The need for comprehensive changes in company law has long been recognised, but it has been difficult to find an opportunity to bring about these changes because of the magnitude and complexity of the task. A committee was set up however in 1951 to report on the reform of company law and it submitted its report in February last. As will be evident from the report, the committee undertook a particularly arduous task involving a detailed examination of an unusually complicated subject, and I would like to take this opportunity of expressing the appreciation of the Government of the valuable services rendered by the committee.
Its report, which contains numerous proposals for the amendment of existing legislation, is under examination at present, but it is clear that owing to the complexity of the problems involved, some period of time must elapse before all the committee's recommendations can be fully examined. Accordingly, some time ago I announced that, as an interim measure, legislation would be introduced to give effect to some of the more urgent reforms requiring attention, and these amendments are dealt with in the Bill which is now before the House. A second and much more complex Bill will have to be introduced later to deal with the remaining amendments requiring to be made in company law. Finally, it is my intention to introduce a consolidating Bill which will gather together in one measure all the law on this subject.
The actual matters arising out of the need to change the law and the report of the Committee on Company Law Reform that this Bill deals with are these. The Bill will authorise a company limited by shares to issue redeemable preference shares. That is dealt with in paragraph 58 of the report. Under the existing law, the share capital of a company cannot be reduced without the sanction of the courts. A company cannot, therefore, issue preference shares on the basis that they are redeemable, because to do so would involve an assumption that the courts would sanction the reduction of capital—in fact, they might not. It is sometimes difficult to raise capital on satisfactory terms by the issue of ordinary shares. The issue of preference shares may be an unsatisfactory alternative, since preference shares do not nowadays find the same support as they did in former years.
One reason for that is that, over a number of years, there has been a tendency for their market value to fall, with the result that prospective purchasers are often deterred from buying them for fear of suffering a capital loss. As assurance of redemption at par within a fixed time would go a long way towards removing this disadvantage and would reduce the difficulty which a number of Irish firms have experienced in procuring capital for development purposes. I am satisfied that, provided adequate safeguards are adopted, the issue of redeemable preference shares would be advantageous.

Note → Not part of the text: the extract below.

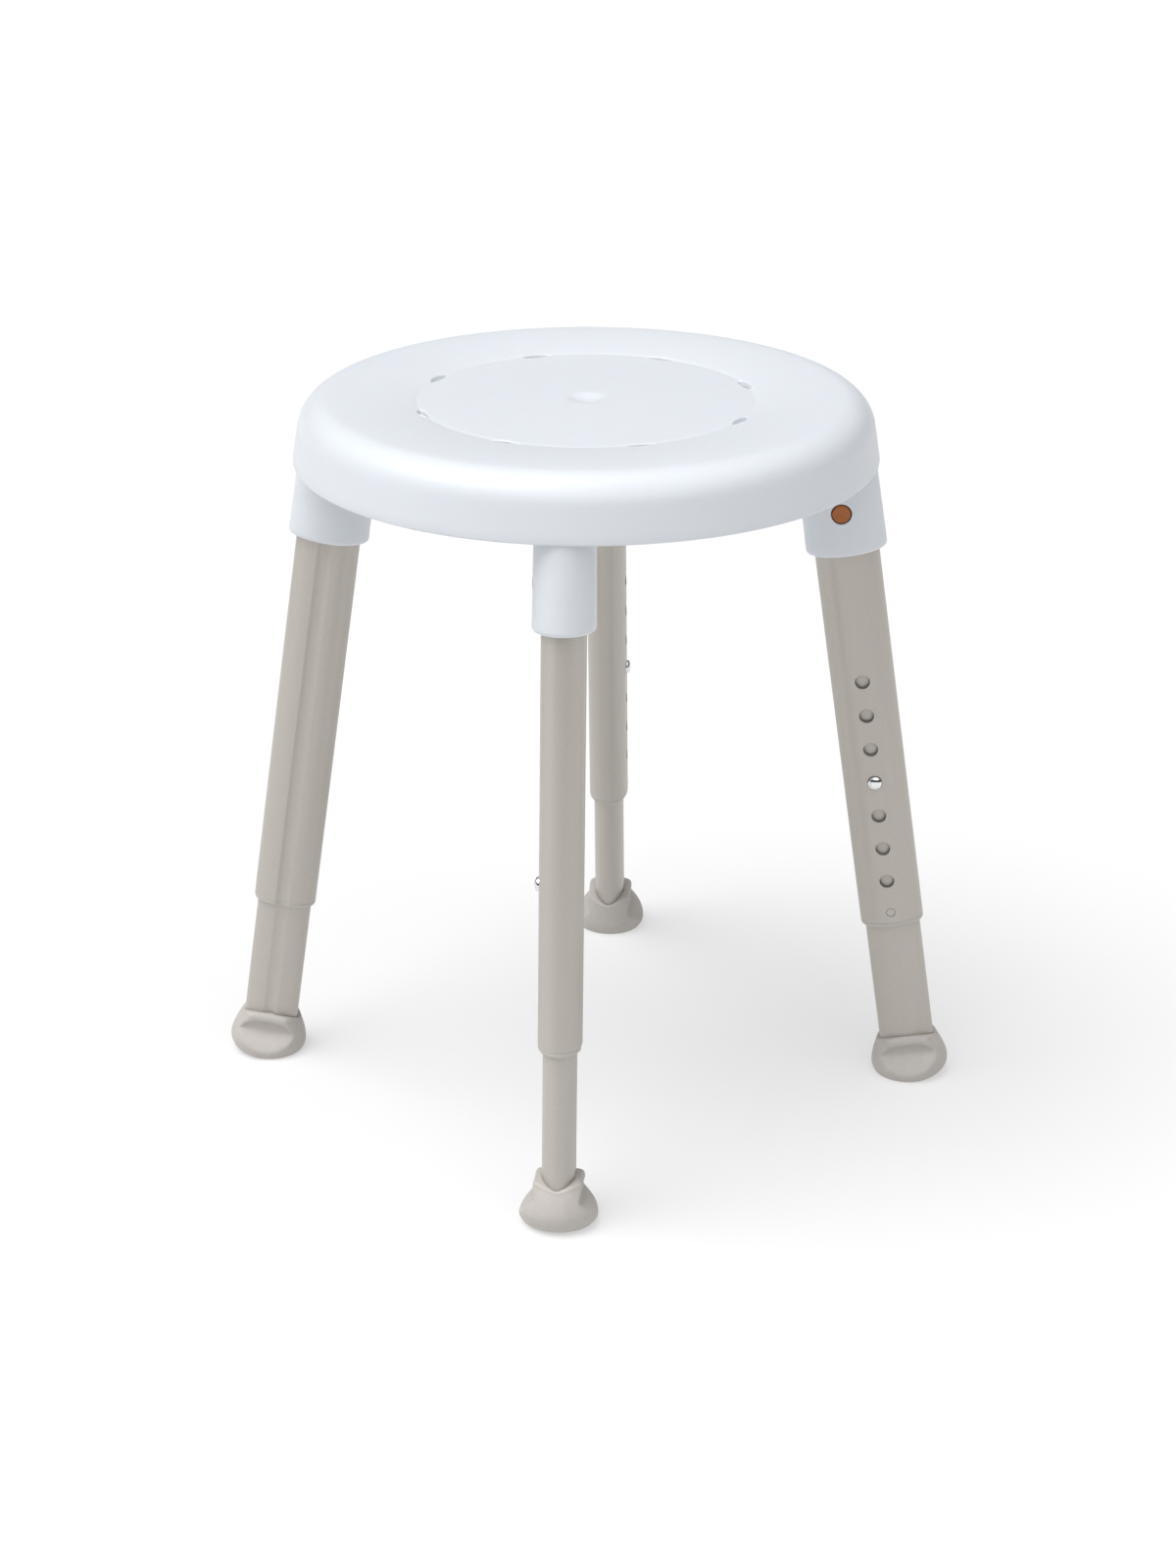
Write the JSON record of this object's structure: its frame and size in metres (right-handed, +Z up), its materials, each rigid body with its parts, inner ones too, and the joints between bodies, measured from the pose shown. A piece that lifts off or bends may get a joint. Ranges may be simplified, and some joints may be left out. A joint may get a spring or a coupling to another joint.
{
  "type": "shower stool",
  "caption": "Round shower stool with a dished drain-slot plastic seat, splayed oval aluminium legs with push-button height adjustment, and flared rubber feet.",
  "frame": {"origin": "on the floor, under the middle of the seat", "axes": "+Z up through the middle of the seat; one leg on each of -Y (front), +X (right), +Y (back) and -X (left)"},
  "size_m": [0.5204, 0.5204, 0.4967],
  "materials": {
    "seat_plastic": "fine satin moulded polypropylene, pale ice blue",
    "tube_aluminium": "satin anodised, warm champagne",
    "bush_plastic": "moulded, matched to the tube",
    "inner_plastic": "moulded grey",
    "foot_rubber": "matte warm grey",
    "button_steel": "polished stainless steel",
    "spring_steel": "bright spring steel",
    "lock_plastic": "moulded orange"
  },
  "bodies": {
    "frame": {"seat": "seat_plastic", "outer_tube_front": "tube_aluminium", "tube_bush_front": "bush_plastic", "lock_plug_front": "inner_plastic", "lock_spring_front": "spring_steel", "outer_tube_right": "tube_aluminium", "tube_bush_right": "bush_plastic", "lock_plug_right": "inner_plastic", "lock_spring_right": "spring_steel", "outer_tube_back": "tube_aluminium", "tube_bush_back": "bush_plastic", "lock_plug_back": "inner_plastic", "lock_spring_back": "spring_steel", "outer_tube_left": "tube_aluminium", "tube_bush_left": "bush_plastic", "lock_plug_left": "inner_plastic", "lock_spring_left": "spring_steel"},
    "leg_front": {"inner_tube_front": "tube_aluminium", "inner_guide_front": "inner_plastic", "foot_front": "foot_rubber", "height_spring_front": "spring_steel"},
    "height_pin_front": {"height_button_front": "button_steel"},
    "lock_pin_front": {"lock_button_front": "lock_plastic"},
    "leg_right": {"inner_tube_right": "tube_aluminium", "inner_guide_right": "inner_plastic", "foot_right": "foot_rubber", "height_spring_right": "spring_steel"},
    "height_pin_right": {"height_button_right": "button_steel"},
    "lock_pin_right": {"lock_button_right": "lock_plastic"},
    "leg_back": {"inner_tube_back": "tube_aluminium", "inner_guide_back": "inner_plastic", "foot_back": "foot_rubber", "height_spring_back": "spring_steel"},
    "height_pin_back": {"height_button_back": "button_steel"},
    "lock_pin_back": {"lock_button_back": "lock_plastic"},
    "leg_left": {"inner_tube_left": "tube_aluminium", "inner_guide_left": "inner_plastic", "foot_left": "foot_rubber", "height_spring_left": "spring_steel"},
    "height_pin_left": {"height_button_left": "button_steel"},
    "lock_pin_left": {"lock_button_left": "lock_plastic"}
  },
  "joints": [
    {"name": "leg_height_front", "type": "slide", "parent": "frame", "child": "leg_front", "axis": [0, -0.145, -0.9894], "range_m": [-0.075, 0.075]},
    {"name": "height_button_press_front", "type": "slide", "parent": "leg_front", "child": "height_pin_front", "axis": [1, 0, 0], "range_m": [0, 0.005], "stiffness_N_per_m": 1500, "springref_m": -0.003, "deforming": ["height_spring_front"]},
    {"name": "lock_button_press_front", "type": "slide", "parent": "frame", "child": "lock_pin_front", "axis": [1, 0, 0], "range_m": [0, 0.0055], "stiffness_N_per_m": 1500, "springref_m": -0.003, "deforming": ["lock_spring_front"]},
    {"name": "leg_height_right", "type": "slide", "parent": "frame", "child": "leg_right", "axis": [0.145, 0, -0.9894], "range_m": [-0.075, 0.075]},
    {"name": "height_button_press_right", "type": "slide", "parent": "leg_right", "child": "height_pin_right", "axis": [0, 1, 0], "range_m": [0, 0.005], "stiffness_N_per_m": 1500, "springref_m": -0.003, "deforming": ["height_spring_right"]},
    {"name": "lock_button_press_right", "type": "slide", "parent": "frame", "child": "lock_pin_right", "axis": [0, 1, 0], "range_m": [0, 0.0055], "stiffness_N_per_m": 1500, "springref_m": -0.003, "deforming": ["lock_spring_right"]},
    {"name": "leg_height_back", "type": "slide", "parent": "frame", "child": "leg_back", "axis": [0, 0.145, -0.9894], "range_m": [-0.075, 0.075]},
    {"name": "height_button_press_back", "type": "slide", "parent": "leg_back", "child": "height_pin_back", "axis": [-1, 0, 0], "range_m": [0, 0.005], "stiffness_N_per_m": 1500, "springref_m": -0.003, "deforming": ["height_spring_back"]},
    {"name": "lock_button_press_back", "type": "slide", "parent": "frame", "child": "lock_pin_back", "axis": [-1, 0, 0], "range_m": [0, 0.0055], "stiffness_N_per_m": 1500, "springref_m": -0.003, "deforming": ["lock_spring_back"]},
    {"name": "leg_height_left", "type": "slide", "parent": "frame", "child": "leg_left", "axis": [-0.145, 0, -0.9894], "range_m": [-0.075, 0.075]},
    {"name": "height_button_press_left", "type": "slide", "parent": "leg_left", "child": "height_pin_left", "axis": [0, -1, 0], "range_m": [0, 0.005], "stiffness_N_per_m": 1500, "springref_m": -0.003, "deforming": ["height_spring_left"]},
    {"name": "lock_button_press_left", "type": "slide", "parent": "frame", "child": "lock_pin_left", "axis": [0, -1, 0], "range_m": [0, 0.0055], "stiffness_N_per_m": 1500, "springref_m": -0.003, "deforming": ["lock_spring_left"]}
  ]
}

The next matter with which this Bill deals is dealt with at paragraphs 73-75 of the committee's report. At present, a company may not purchase its own shares, as this would constitute a reduction of its share capital. It is possible for a company to circumvent this prohibition by providing financial assistance to other persons to enable them to purchase its shares. Such a practice is objectionable as it could seriously weaken the security enjoyed by the company's creditors and I propose, therefore, to prohibit it. I am providing, however, an exemption which will permit a company to provide funds for the purchase of shares for the benefit of the employees. Profit sharing schemes for the benefit of employees are desirable, and I do not wish that the new legislation should interfere with any such arrangements. As a corollary to prohibiting companies from dealing in their own shares, I propose to prohibit a subsidiary company from purchasing shares in its holding company.

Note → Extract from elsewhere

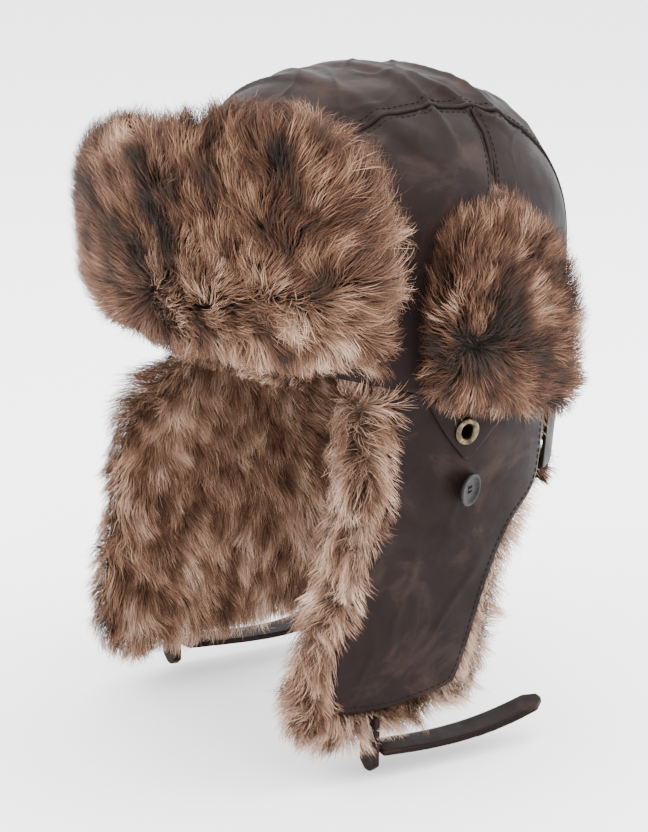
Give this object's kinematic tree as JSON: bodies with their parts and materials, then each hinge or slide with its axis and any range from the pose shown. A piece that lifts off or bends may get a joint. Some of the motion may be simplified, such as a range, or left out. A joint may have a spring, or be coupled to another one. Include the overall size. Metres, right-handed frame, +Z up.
{
  "type": "trapper hat",
  "caption": "Soft leather trapper hat with fur-lined ear flaps, a turned-up fur front flap, folded-up ear covers, a neck guard and chin straps.",
  "frame": {"origin": "centre of the head opening, on the plane of the rim, midway between the ears", "axes": "+Z up out of the crown, -Y to the front, where the face is, and +X to the wearer's left"},
  "size_m": [0.2254, 0.2528, 0.341],
  "materials": {
    "waxed_leather": "soft waxed, lightly worn",
    "flap_backing": "soft, matt",
    "fur": "long mottled pile",
    "pale_fur": "long pale pile",
    "quilted_lining": "quilted satin",
    "antique_brass": "antique, dull",
    "button_plastic": "satin",
    "thread": "twisted",
    "touch_fastener": "hooks and loops"
  },
  "bodies": {
    "crown": {"crown_top_panel": "waxed_leather", "crown_front_side_left": "waxed_leather", "crown_front_side_right": "waxed_leather", "crown_back_side_left": "waxed_leather", "crown_back_side_right": "waxed_leather", "crown_lining": "quilted_lining", "sweatband": "quilted_lining", "brow_fur_edge": "pale_fur"},
    "front_flap": {"front_flap_leather": "flap_backing", "front_flap_fur": "fur"},
    "neck_guard": {"neck_guard_leather": "waxed_leather", "neck_guard_fur": "fur"},
    "ear_flap_left": {"ear_flap_leather_left": "waxed_leather", "ear_flap_fur_left": "fur", "ear_tab_left": "waxed_leather", "eyelet_left": "antique_brass", "eyelet_washer_left": "antique_brass", "button_left": "button_plastic", "button_thread_left": "thread", "strap_anchor_left": "waxed_leather"},
    "ear_flap_right": {"ear_flap_leather_right": "waxed_leather", "ear_flap_fur_right": "fur", "ear_tab_right": "waxed_leather", "eyelet_right": "antique_brass", "eyelet_washer_right": "antique_brass", "button_right": "button_plastic", "button_thread_right": "thread", "strap_anchor_right": "waxed_leather"},
    "ear_cover_left": {"ear_cover_leather_left": "flap_backing", "ear_cover_fur_left": "fur"},
    "ear_cover_right": {"ear_cover_leather_right": "flap_backing", "ear_cover_fur_right": "fur"},
    "chin_strap_left": {"chin_strap_left": "waxed_leather", "strap_hook_patch_left": "touch_fastener"},
    "chin_strap_right": {"chin_strap_right": "waxed_leather", "strap_loop_patch_right": "touch_fastener"}
  },
  "joints": [
    {"name": "front_flap_fold", "type": "hinge", "parent": "crown", "child": "front_flap", "pos_m": [0, -0.1146, 0.0317], "axis": [1, 0, 0], "range_deg": [0, 68]},
    {"name": "neck_guard_fold", "type": "hinge", "parent": "crown", "child": "neck_guard", "pos_m": [0, 0.11, -0.01809], "axis": [1, 0, 0], "range_deg": [0, 80]},
    {"name": "ear_flap_left_fold", "type": "hinge", "parent": "crown", "child": "ear_flap_left", "pos_m": [0.09, 0, 0], "axis": [0, -0.9654, 0.2607], "range_deg": [0, 70]},
    {"name": "ear_flap_right_fold", "type": "hinge", "parent": "crown", "child": "ear_flap_right", "pos_m": [-0.09, 0, 0], "axis": [0, 0.9654, -0.2607], "range_deg": [0, 70]},
    {"name": "ear_cover_left_fold", "type": "hinge", "parent": "crown", "child": "ear_cover_left", "pos_m": [0.103, 0, 0], "axis": [0, -0.9654, 0.2607], "range_deg": [-168, 0]},
    {"name": "ear_cover_right_fold", "type": "hinge", "parent": "crown", "child": "ear_cover_right", "pos_m": [-0.103, 0, 0], "axis": [0, 0.9654, -0.2607], "range_deg": [-168, 0]},
    {"name": "chin_strap_left_swing", "type": "hinge", "parent": "ear_flap_left", "child": "chin_strap_left", "pos_m": [0.072, -0.038, -0.1805], "axis": [1, 0, 0], "range_deg": [-85, 7]},
    {"name": "chin_strap_right_swing", "type": "hinge", "parent": "ear_flap_right", "child": "chin_strap_right", "pos_m": [-0.09104, -0.05627, -0.1805], "axis": [1, 0, 0], "range_deg": [-85, 7]}
  ]
}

The next matter dealt with in the Bill is discussed in paragraph 96 of the committee's report. Schemes for the amalgamation of companies may, in certain circumstances, prove impracticable under the law as it stands. It sometimes happens that a majority of the shareholders of a company whose shares another company wishes to acquire are willing to sell, but that for one reason or another a small minority are not prepared to do so. It is sometimes not an attractive proposition for the purchasing company to take less than 100 per cent. of the share capital of the other company—leaving a small minority interest behind—and amalgamation schemes which are, perhaps, desirable in themselves may fall through for this reason. It is important to provide a remedy for this difficulty, and the Bill contains a provision that if an amalgamation scheme has been approved by the holders of at least 80 per cent. of the shares the transfer of which is involved, the company which is acquiring the shares will have power to purchase compulsorily the shares held by the dissenting minority. The position of minority groups is being safeguarded, however, by providing for a right of appeal to the courts.

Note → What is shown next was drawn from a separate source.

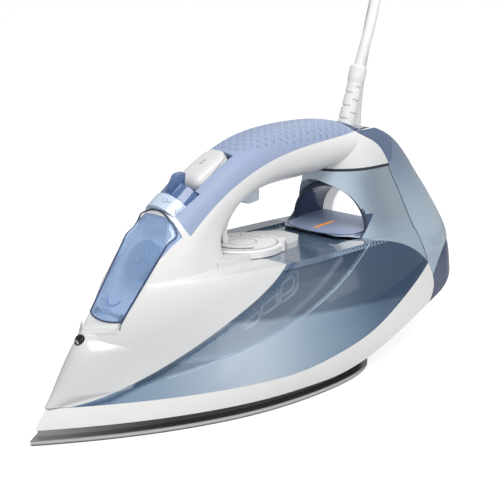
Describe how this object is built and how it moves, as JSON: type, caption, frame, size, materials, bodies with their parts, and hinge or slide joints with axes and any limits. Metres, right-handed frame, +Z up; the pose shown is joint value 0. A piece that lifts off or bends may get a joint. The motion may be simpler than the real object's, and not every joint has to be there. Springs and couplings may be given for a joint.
{
  "type": "clothes iron",
  "caption": "Steam clothes iron with a see-through water tank, a looped handle, an opening filling door, a turning dial, a sprung key and trigger, and a cord.",
  "frame": {"origin": "centre of the iron's footprint, on the sole's face, without the cord", "axes": "+Z up, -X towards the nose, the handle along X; Y = 0 is the iron's mid plane"},
  "size_m": [0.3637, 0.2319, 0.233],
  "materials": {
    "soleplate": "smooth polished sole with satin rim",
    "heating_element": "oxidised tube",
    "chamber_cover": "plain sheet",
    "screws": "zinc plated",
    "thermostat": "ceramic",
    "valve": "turned",
    "white_plastic": "glossy white",
    "tank_blue": "translucent steel blue",
    "window_blue": "translucent pale blue",
    "tower_blue": "translucent blue-grey",
    "navy_plastic": "glossy navy",
    "lavender_plastic": "soft lavender",
    "light_grey_plastic": "satin light grey",
    "clear_blue": "transparent pale blue",
    "clear_plastic": "transparent",
    "selector_blue": "translucent dark blue",
    "indicator": "amber light pipe",
    "dark_rubber": "soft dark",
    "board": "circuit board",
    "cord_white": "satin white",
    "nozzle_black": "black",
    "pins": "nickel plated brass"
  },
  "bodies": {
    "iron": {"soleplate": "soleplate", "heating_element": "heating_element", "steam_chamber_cover": "chamber_cover", "cover_screws": "screws", "thermostat": "thermostat", "dosing_valve": "valve", "thermal_fuse": "thermostat", "heat_shield": "white_plastic", "tank_windows": "window_blue", "water_tank": "tank_blue", "housing": "white_plastic", "grip_top": "lavender_plastic", "door_hinge_pin": "pins", "inlet_funnel": "clear_plastic", "spray_nozzle": "nozzle_black", "collar_ring": "clear_blue", "pump_body": "light_grey_plastic", "rear_tower": "tower_blue", "tunnel_lining": "navy_plastic", "rear_liner": "white_plastic", "light_platform": "lavender_plastic", "light_bar": "indicator", "back_cover": "tower_blue", "heel_plate": "navy_plastic", "handle_gasket": "dark_rubber", "cord_bezel": "tower_blue", "terminal_block": "light_grey_plastic", "control_board": "board", "cord_boot": "cord_white", "cord": "cord_white", "cord_coil": "cord_white", "plug_lead": "cord_white", "plug_body": "cord_white", "plug_pins": "pins"},
    "door": {"filling_door": "clear_blue", "door_plug": "clear_plastic"},
    "selector": {"steam_selector": "selector_blue"},
    "boost": {"boost_button": "light_grey_plastic"},
    "trigger": {"steam_trigger": "clear_plastic"},
    "dial": {"temperature_dial": "white_plastic", "dial_spindle": "light_grey_plastic"}
  },
  "joints": [
    {"name": "door_hinge", "type": "hinge", "parent": "iron", "child": "door", "pos_m": [-0.10331, 0, 0.06242], "axis": [0, -1, 0], "range_deg": [0, 75]},
    {"name": "selector_turn", "type": "hinge", "parent": "iron", "child": "selector", "pos_m": [-0.0532, 0, 0.1141], "axis": [0.809, 0, 0.5878], "range_deg": [-25, 25]},
    {"name": "boost_press", "type": "slide", "parent": "iron", "child": "boost", "axis": [0.5878, 0, -0.809], "range_m": [0, 0.003], "stiffness_N_per_m": 900, "springref_m": -0.003},
    {"name": "trigger_press", "type": "slide", "parent": "iron", "child": "trigger", "axis": [0, 0, 1], "range_m": [0, 0.003], "stiffness_N_per_m": 900, "springref_m": -0.002},
    {"name": "dial_turn", "type": "hinge", "parent": "iron", "child": "dial", "pos_m": [-0.001, 0, 0.084], "axis": [0, 0, 1], "range_deg": [-40, 180]}
  ]
}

Other sections of the Bill deal with matters discussed in paragraphs 127 and 128 of the committee's report.
Under the law as it stands, certain resolutions, such as resolutions in connection with a change of name of a company or a change in its objects or articles, are effective only if they are passed at two successive meetings; at the first the resolution must be passed by a majority of three-fourths of the members present, and at the second it has to be confirmed by a simple majority of the members present. These resolutions are known as special resolutions. In practice, the second meeting is almost invariably a formality and serves no useful purpose. There is, therefore, no point in putting companies to the expense of calling a second meeting, and I propose to dispense companies from the obligation to hold it. I propose also to make a change in the law as regards the computation of votes at a meeting. As the law stands, members who are present at a meeting but do not vote on a resolution are regarded as voting against it. This is obviously unsatisfactory and I propose to amend the law to provide that, in future, the requisite majority will be computed by reference to votes actually cast.
Every company is required to send each year to the Registrar of Companies a complete list of its shareholders showing their names, addresses and occupations and also details of their shareholdings. The preparation of this list involves a good deal of labour in the case of companies with a large number of members, and I feel the obligation could be eased without weakening the real effectiveness of the Act in this respect. I propose, therefore, to relax the requirement somewhat so as to provide that in future a complete list of shareholders need be filed in every fifth year only, a list of additions to, and deletions from, the full list to be filed in the intervening years. In order to facilitate the examination of the lists at the companies office, companies will have to provide a suitable index if the list is not in alphabetical order.
The name of a company must be set out in the memorandum of association which is registered in the companies office, but this name may be changed subsequently in accordance with a procedure prescribed by the Act which involves ministerial approval. A number of companies which have been registered under the Companies Acts have had their name prescribed in a separate Act, and as a result they are unable to change their name without an amendment of the latter Act. A case which illustrated their difficulty in a practical way came under my notice some time ago. I would have been perfectly willing to convey my assent to the proposed change of name, but I was advised that the procedure under the Companies Acts could not be utilised and that amending legislation would be necessary. The effect of the amendment which I am now proposing is that the provision under the Companies Acts will be made available in the type of case I have mentioned.
I am taking this opportunity of repealing the Companies (Foreign Interests) Act, 1917. This Act, which was passed during the First World War to control the interests of aliens in British and Irish companies, is now an anachronism. It has long ceased to serve a useful purpose, and it is proposed to repeal it.
This Bill is, as I have explained, an interim measure intended to deal with a number of matters which are of special urgency. Many of the other matters arising from the committee's report are of a complicated and perhaps controversial nature and they will require detailed study before it will be possible to reach conclusions in regard to them. The examination of all these matters is proceeding, and legislative proposals will be put forward in due course. In the meantime I hope that the present interim Bill will make a useful contribution to the task of bringing the law up to date on some aspects of company law.